5. Establishing Blueprints

A pause is a breeding ground. It is that place where our experiences, insights and expectations meet. Pauses, like pregnancy, are potent phases where preparation takes place for the birth of the new! We draw the nourishment from sources we should, pick up tools we need for moving forward, devise strategies and roadmaps to get to where we want with clarity, confidence and a shift of energy.


The question now is, how do we PAUSE mindfully? Do we go to the mountains for meditation? Do we ward off all responsibilities and activities to be able to PAUSE?
No, there isn’t a need for us to shut everything down and go away somewhere to be able to pause. Pauses can be incorporated in our daily lives, busy lives. And that’s what Life Coaches and Mentors are for. The trained ears and eyes are able to redirect us to discover and harness the power of pause within.

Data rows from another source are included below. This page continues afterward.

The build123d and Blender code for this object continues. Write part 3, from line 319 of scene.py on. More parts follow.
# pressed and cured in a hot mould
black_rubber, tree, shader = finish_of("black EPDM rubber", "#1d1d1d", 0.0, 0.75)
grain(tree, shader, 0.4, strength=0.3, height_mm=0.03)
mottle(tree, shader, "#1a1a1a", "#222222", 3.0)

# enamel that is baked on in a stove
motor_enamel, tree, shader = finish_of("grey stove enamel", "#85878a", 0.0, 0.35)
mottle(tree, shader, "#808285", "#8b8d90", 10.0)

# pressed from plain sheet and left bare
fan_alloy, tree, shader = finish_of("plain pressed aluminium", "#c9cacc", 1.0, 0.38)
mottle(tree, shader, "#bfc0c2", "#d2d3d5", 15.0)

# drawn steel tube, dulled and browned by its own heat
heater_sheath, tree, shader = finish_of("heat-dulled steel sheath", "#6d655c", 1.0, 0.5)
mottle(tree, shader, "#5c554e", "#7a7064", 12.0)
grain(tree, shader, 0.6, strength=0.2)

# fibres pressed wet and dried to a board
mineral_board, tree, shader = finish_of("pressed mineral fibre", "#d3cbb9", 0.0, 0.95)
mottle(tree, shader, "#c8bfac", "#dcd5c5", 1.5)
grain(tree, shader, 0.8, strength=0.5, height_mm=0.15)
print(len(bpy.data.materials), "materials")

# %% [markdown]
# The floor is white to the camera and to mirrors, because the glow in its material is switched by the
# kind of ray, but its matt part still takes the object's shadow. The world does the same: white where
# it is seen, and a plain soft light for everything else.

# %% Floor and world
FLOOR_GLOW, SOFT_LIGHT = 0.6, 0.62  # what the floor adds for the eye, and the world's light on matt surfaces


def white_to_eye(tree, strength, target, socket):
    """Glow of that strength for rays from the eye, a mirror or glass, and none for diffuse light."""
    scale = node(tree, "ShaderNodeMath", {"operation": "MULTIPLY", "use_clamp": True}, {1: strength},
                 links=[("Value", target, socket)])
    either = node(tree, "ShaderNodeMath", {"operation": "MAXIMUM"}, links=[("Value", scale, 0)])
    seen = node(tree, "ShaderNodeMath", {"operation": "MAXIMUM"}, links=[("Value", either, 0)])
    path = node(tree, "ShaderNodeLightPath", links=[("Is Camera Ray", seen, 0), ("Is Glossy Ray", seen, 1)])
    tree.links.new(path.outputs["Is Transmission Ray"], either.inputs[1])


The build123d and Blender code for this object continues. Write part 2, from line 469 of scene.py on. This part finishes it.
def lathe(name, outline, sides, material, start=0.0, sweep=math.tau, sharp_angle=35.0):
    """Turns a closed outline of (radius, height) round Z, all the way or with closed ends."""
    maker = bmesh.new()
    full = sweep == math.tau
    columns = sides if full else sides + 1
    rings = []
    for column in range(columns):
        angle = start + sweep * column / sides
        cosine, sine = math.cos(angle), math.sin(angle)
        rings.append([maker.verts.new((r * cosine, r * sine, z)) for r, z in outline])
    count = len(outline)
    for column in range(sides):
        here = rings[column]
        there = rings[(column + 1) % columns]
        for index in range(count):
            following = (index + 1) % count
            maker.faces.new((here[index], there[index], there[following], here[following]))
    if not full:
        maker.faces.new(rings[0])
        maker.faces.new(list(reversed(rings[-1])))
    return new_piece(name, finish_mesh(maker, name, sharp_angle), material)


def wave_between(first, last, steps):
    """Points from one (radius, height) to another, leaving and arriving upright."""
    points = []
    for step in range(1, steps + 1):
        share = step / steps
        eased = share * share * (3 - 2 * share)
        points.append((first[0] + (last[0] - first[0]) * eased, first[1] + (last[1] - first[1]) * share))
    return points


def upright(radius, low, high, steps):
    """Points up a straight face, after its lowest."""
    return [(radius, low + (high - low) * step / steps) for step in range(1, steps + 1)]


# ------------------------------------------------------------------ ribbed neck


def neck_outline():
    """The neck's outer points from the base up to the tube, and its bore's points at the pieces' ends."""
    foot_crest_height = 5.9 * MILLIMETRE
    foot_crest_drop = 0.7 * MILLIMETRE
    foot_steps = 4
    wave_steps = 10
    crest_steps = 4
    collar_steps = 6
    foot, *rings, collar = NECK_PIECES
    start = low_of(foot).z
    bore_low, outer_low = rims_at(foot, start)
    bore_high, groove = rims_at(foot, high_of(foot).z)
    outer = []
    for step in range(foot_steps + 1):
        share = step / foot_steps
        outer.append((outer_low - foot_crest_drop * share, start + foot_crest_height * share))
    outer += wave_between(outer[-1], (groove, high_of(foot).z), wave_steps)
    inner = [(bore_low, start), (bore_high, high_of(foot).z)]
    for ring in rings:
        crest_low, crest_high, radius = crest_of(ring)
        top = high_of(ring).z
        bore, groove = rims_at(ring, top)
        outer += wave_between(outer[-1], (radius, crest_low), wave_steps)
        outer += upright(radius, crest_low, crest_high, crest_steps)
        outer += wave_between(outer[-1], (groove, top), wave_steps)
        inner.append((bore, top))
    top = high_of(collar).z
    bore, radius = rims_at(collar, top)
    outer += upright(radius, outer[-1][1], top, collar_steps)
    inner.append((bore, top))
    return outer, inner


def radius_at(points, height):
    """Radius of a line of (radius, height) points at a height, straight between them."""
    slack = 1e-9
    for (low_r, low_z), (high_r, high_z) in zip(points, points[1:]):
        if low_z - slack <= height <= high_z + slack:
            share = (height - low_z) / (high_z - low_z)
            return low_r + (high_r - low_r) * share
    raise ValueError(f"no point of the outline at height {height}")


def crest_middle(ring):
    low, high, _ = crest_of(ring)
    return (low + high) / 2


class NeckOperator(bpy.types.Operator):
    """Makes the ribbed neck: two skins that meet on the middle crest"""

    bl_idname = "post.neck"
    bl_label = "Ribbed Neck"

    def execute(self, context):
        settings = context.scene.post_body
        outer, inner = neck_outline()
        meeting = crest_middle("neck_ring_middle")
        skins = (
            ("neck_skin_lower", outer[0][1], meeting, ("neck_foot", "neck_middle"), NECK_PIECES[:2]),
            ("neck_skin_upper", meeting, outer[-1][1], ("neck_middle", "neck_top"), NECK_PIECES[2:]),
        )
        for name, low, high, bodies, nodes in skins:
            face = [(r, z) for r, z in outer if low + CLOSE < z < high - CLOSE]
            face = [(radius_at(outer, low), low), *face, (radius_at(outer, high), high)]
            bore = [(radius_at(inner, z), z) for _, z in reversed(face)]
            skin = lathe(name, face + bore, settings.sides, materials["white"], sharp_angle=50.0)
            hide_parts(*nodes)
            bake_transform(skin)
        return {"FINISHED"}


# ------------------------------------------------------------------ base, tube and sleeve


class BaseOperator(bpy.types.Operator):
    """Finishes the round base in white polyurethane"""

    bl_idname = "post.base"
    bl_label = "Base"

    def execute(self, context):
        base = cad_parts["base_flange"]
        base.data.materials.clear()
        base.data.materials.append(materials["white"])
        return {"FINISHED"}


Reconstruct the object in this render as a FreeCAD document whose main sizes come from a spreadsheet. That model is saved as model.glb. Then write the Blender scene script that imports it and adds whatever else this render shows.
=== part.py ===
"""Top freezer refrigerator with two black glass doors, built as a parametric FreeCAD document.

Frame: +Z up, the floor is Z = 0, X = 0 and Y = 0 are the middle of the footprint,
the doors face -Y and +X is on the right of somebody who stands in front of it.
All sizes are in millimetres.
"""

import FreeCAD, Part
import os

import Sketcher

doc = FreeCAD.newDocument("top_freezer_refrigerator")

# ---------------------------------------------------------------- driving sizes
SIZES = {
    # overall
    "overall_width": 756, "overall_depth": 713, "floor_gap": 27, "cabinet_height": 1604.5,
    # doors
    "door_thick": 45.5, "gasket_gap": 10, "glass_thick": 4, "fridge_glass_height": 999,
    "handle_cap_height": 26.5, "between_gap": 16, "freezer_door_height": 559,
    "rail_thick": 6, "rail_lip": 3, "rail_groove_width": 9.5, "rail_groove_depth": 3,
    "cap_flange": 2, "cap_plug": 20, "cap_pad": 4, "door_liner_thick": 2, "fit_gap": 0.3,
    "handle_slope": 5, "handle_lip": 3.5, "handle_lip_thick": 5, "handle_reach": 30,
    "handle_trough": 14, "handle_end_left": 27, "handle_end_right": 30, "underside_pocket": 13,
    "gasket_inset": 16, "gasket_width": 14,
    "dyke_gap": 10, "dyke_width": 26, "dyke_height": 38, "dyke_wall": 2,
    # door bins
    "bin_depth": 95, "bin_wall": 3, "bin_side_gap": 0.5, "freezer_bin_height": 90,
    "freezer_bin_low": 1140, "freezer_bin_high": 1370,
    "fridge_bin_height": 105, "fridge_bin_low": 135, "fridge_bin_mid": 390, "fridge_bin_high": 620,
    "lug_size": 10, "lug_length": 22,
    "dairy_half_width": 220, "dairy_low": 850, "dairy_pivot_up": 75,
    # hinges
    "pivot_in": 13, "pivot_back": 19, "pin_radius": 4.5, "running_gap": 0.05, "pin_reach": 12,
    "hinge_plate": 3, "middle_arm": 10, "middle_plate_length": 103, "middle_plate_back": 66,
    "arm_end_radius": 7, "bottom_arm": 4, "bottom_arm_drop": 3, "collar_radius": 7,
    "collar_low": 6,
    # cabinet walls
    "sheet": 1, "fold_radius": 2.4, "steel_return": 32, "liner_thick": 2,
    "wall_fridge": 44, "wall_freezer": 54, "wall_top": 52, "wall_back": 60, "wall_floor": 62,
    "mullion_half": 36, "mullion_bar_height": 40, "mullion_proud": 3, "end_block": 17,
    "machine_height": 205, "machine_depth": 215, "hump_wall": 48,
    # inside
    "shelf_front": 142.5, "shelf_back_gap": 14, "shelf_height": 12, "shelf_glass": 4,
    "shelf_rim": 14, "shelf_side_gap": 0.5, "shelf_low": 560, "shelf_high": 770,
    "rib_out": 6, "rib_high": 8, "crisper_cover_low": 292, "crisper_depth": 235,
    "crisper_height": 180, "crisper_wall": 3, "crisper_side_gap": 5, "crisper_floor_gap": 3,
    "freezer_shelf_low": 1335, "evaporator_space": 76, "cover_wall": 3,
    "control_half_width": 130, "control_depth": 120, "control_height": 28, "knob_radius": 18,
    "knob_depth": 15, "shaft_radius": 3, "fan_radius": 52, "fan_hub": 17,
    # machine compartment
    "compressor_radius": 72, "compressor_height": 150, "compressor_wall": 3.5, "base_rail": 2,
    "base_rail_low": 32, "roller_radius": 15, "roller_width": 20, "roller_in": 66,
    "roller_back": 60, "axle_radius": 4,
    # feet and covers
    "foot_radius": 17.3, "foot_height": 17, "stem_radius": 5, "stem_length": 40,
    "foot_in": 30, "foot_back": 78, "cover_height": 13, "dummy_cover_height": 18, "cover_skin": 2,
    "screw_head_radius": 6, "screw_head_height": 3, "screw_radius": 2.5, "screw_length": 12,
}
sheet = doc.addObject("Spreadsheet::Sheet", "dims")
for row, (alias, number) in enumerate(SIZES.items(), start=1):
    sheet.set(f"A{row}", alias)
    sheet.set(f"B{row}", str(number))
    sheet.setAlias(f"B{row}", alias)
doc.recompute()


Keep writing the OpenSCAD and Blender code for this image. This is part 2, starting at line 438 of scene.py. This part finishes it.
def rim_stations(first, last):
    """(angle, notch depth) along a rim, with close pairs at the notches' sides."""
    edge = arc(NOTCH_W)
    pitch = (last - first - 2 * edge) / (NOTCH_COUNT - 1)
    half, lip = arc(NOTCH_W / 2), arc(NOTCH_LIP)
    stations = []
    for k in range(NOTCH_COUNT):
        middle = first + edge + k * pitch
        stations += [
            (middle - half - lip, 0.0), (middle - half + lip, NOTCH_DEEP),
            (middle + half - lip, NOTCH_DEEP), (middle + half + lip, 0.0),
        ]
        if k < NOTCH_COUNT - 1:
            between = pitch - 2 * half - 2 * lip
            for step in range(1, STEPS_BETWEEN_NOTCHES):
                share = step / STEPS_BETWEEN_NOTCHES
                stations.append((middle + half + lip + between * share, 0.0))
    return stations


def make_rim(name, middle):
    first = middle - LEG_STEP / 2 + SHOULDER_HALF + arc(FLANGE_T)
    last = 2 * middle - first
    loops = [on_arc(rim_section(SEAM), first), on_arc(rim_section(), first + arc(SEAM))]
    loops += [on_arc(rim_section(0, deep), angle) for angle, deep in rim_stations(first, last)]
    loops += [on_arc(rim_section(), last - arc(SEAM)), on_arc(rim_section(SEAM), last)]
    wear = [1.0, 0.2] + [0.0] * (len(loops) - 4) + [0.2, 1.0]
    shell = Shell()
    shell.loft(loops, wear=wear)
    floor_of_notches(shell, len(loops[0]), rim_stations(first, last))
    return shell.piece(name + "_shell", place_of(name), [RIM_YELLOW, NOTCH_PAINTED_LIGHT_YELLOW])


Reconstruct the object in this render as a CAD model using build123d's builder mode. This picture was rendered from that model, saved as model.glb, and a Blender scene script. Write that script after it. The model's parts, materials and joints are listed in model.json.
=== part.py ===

Pauses are not phases of inactivity or nothingness. It does not happen in a vacuum. We could pause with a cup of tea and a journal, be mindful of our own breathing, engage with someone in a conversation, be truly present to the music we are listening to, do anything that fills our soul and best ever, enter into a “moments of silence”. We all pause differently!


Another question. How long should we pause for?


As long as we need! There is no formula to it. A quick five seconds in a busy traffic signal, a good 15 minutes after an important meeting, a good hour with friends, a day, a week, a month, a season. Once we learn to incorporate pauses into our daily rhythms, we do not have to fight too hard against time to reclaim them. They come as second nature inviting us to live in a state of being wide-awake.


When was the last time you took to PAUSE to do anything that awakens and fills your cup?


How would a PAUSE help you re-steer your ship?


How about we pause for a moment to think about this?